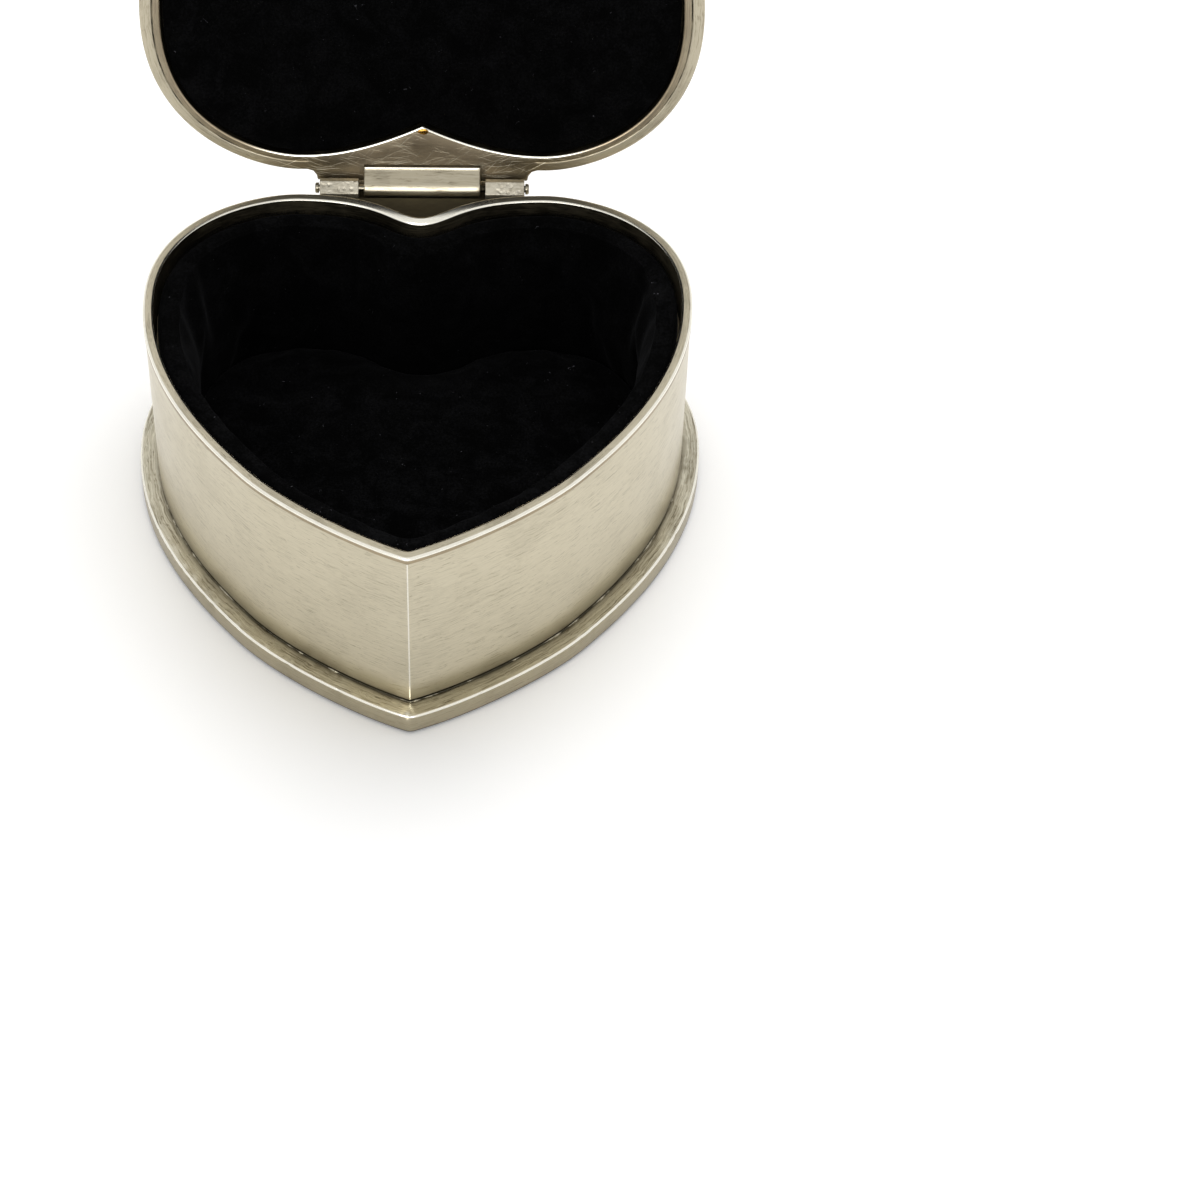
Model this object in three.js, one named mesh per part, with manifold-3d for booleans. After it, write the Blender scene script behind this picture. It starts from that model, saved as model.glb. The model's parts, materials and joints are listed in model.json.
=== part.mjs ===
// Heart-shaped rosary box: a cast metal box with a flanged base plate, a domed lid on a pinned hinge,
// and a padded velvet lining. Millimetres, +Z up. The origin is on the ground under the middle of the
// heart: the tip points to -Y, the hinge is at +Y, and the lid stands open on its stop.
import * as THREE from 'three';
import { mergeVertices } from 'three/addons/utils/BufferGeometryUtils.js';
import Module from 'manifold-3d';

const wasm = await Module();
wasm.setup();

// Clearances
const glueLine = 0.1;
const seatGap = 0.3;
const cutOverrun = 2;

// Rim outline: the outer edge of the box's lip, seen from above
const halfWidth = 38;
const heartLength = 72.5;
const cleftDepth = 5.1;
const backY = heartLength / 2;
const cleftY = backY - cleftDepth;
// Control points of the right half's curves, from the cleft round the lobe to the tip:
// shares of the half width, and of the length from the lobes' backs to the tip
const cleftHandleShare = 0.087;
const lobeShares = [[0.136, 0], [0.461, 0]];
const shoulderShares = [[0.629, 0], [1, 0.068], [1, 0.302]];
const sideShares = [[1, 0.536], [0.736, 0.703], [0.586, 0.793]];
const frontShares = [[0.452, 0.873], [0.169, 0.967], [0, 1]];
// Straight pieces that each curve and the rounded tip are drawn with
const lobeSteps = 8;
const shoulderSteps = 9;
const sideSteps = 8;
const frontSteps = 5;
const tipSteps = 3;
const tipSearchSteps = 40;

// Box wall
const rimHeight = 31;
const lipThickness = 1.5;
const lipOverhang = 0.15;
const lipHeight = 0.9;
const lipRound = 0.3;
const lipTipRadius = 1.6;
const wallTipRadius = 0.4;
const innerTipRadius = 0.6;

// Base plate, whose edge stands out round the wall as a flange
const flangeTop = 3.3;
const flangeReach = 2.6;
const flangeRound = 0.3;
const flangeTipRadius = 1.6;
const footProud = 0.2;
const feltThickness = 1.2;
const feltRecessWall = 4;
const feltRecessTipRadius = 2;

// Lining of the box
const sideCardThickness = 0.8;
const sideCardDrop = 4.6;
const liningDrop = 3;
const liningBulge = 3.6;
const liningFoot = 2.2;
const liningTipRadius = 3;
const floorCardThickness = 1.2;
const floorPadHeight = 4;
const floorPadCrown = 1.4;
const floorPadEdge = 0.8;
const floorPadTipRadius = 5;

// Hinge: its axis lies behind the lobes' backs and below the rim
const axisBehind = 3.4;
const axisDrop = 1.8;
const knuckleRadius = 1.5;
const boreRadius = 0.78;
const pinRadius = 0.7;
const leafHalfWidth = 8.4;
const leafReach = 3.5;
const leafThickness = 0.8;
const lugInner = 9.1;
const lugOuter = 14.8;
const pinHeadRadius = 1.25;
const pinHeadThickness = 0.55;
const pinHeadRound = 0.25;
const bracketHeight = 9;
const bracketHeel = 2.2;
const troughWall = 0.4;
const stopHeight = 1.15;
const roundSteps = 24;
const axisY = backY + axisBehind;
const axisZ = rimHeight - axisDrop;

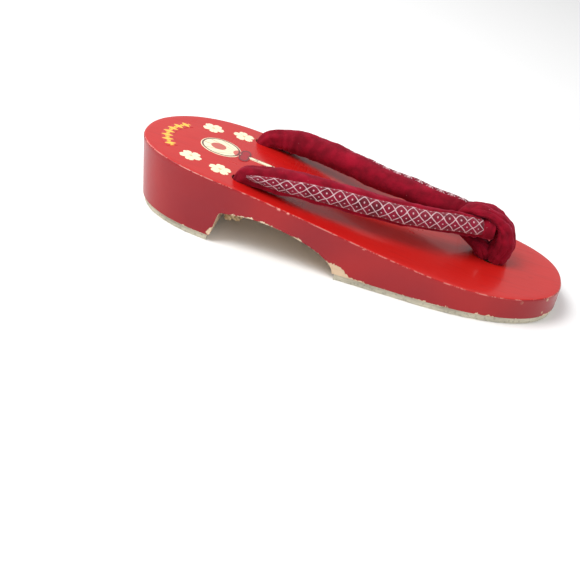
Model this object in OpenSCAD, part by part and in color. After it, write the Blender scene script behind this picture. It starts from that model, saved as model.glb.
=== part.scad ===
------------------------------
— EXERCISE TASK —
In full and verbatim, repeat the records given above.

— COMPLETED EXERCISE —
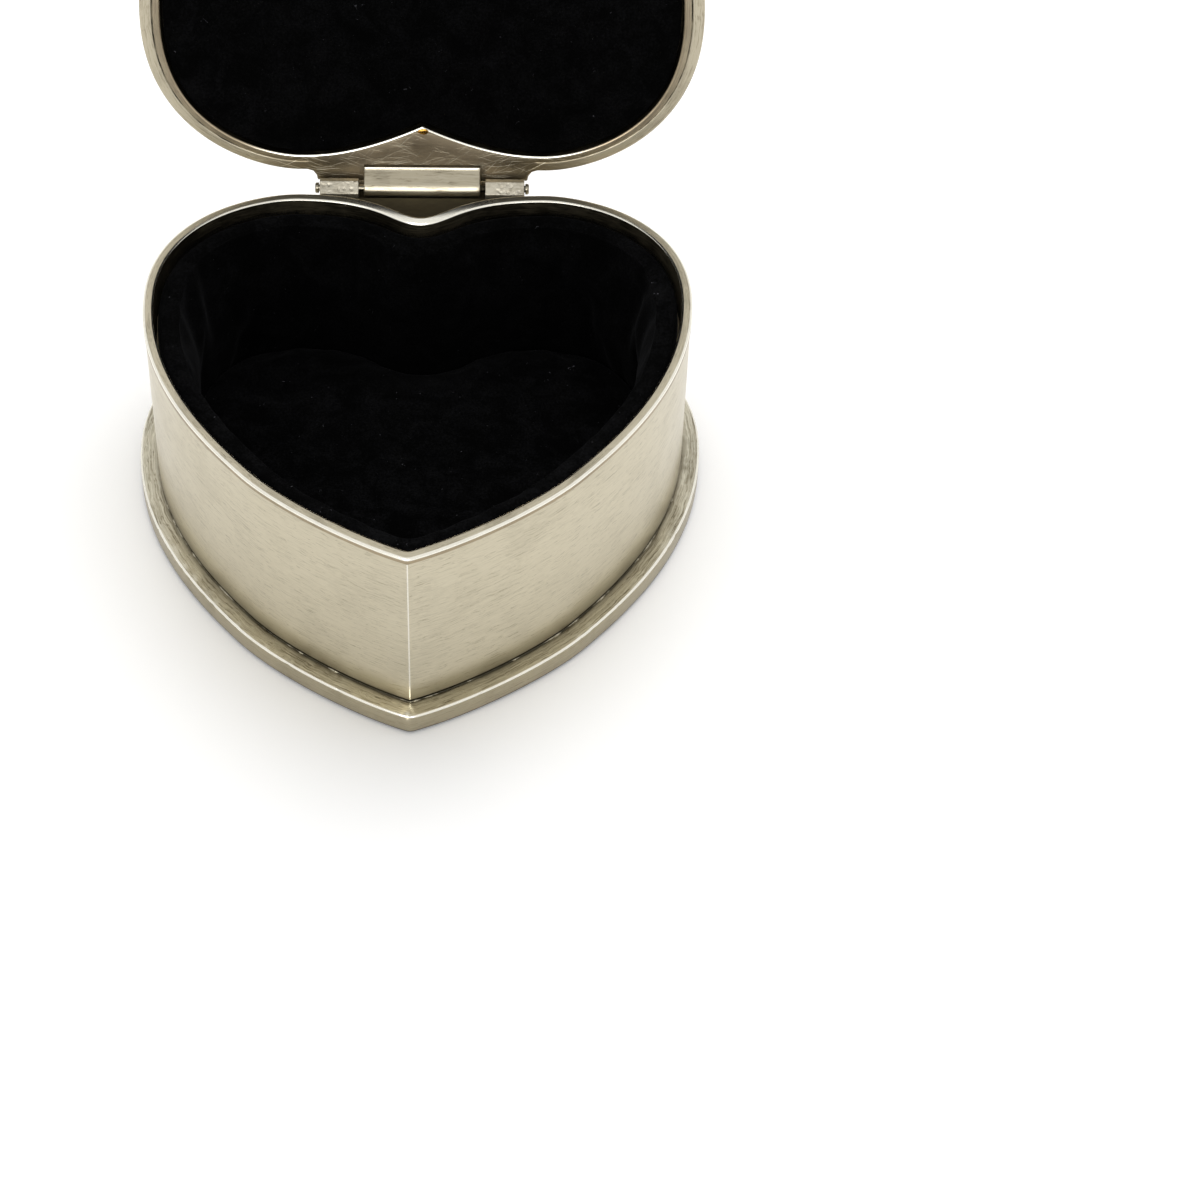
Model this object in three.js, one named mesh per part, with manifold-3d for booleans. After it, write the Blender scene script behind this picture. It starts from that model, saved as model.glb. The model's parts, materials and joints are listed in model.json.
=== part.mjs ===
// Heart-shaped rosary box: a cast metal box with a flanged base plate, a domed lid on a pinned hinge,
// and a padded velvet lining. Millimetres, +Z up. The origin is on the ground under the middle of the
// heart: the tip points to -Y, the hinge is at +Y, and the lid stands open on its stop.
import * as THREE from 'three';
import { mergeVertices } from 'three/addons/utils/BufferGeometryUtils.js';
import Module from 'manifold-3d';

const wasm = await Module();
wasm.setup();

// Clearances
const glueLine = 0.1;
const seatGap = 0.3;
const cutOverrun = 2;

// Rim outline: the outer edge of the box's lip, seen from above
const halfWidth = 38;
const heartLength = 72.5;
const cleftDepth = 5.1;
const backY = heartLength / 2;
const cleftY = backY - cleftDepth;
// Control points of the right half's curves, from the cleft round the lobe to the tip:
// shares of the half width, and of the length from the lobes' backs to the tip
const cleftHandleShare = 0.087;
const lobeShares = [[0.136, 0], [0.461, 0]];
const shoulderShares = [[0.629, 0], [1, 0.068], [1, 0.302]];
const sideShares = [[1, 0.536], [0.736, 0.703], [0.586, 0.793]];
const frontShares = [[0.452, 0.873], [0.169, 0.967], [0, 1]];
// Straight pieces that each curve and the rounded tip are drawn with
const lobeSteps = 8;
const shoulderSteps = 9;
const sideSteps = 8;
const frontSteps = 5;
const tipSteps = 3;
const tipSearchSteps = 40;

// Box wall
const rimHeight = 31;
const lipThickness = 1.5;
const lipOverhang = 0.15;
const lipHeight = 0.9;
const lipRound = 0.3;
const lipTipRadius = 1.6;
const wallTipRadius = 0.4;
const innerTipRadius = 0.6;

// Base plate, whose edge stands out round the wall as a flange
const flangeTop = 3.3;
const flangeReach = 2.6;
const flangeRound = 0.3;
const flangeTipRadius = 1.6;
const footProud = 0.2;
const feltThickness = 1.2;
const feltRecessWall = 4;
const feltRecessTipRadius = 2;

// Lining of the box
const sideCardThickness = 0.8;
const sideCardDrop = 4.6;
const liningDrop = 3;
const liningBulge = 3.6;
const liningFoot = 2.2;
const liningTipRadius = 3;
const floorCardThickness = 1.2;
const floorPadHeight = 4;
const floorPadCrown = 1.4;
const floorPadEdge = 0.8;
const floorPadTipRadius = 5;

// Hinge: its axis lies behind the lobes' backs and below the rim
const axisBehind = 3.4;
const axisDrop = 1.8;
const knuckleRadius = 1.5;
const boreRadius = 0.78;
const pinRadius = 0.7;
const leafHalfWidth = 8.4;
const leafReach = 3.5;
const leafThickness = 0.8;
const lugInner = 9.1;
const lugOuter = 14.8;
const pinHeadRadius = 1.25;
const pinHeadThickness = 0.55;
const pinHeadRound = 0.25;
const bracketHeight = 9;
const bracketHeel = 2.2;
const troughWall = 0.4;
const stopHeight = 1.15;
const roundSteps = 24;
const axisY = backY + axisBehind;
const axisZ = rimHeight - axisDrop;

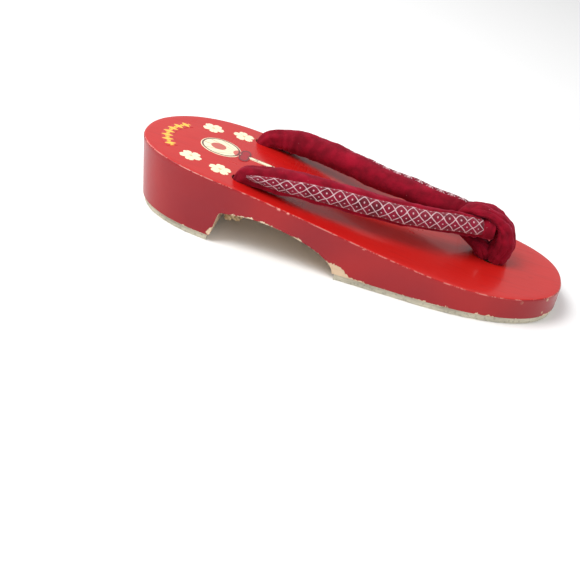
Model this object in OpenSCAD, part by part and in color. After it, write the Blender scene script behind this picture. It starts from that model, saved as model.glb.
=== part.scad ===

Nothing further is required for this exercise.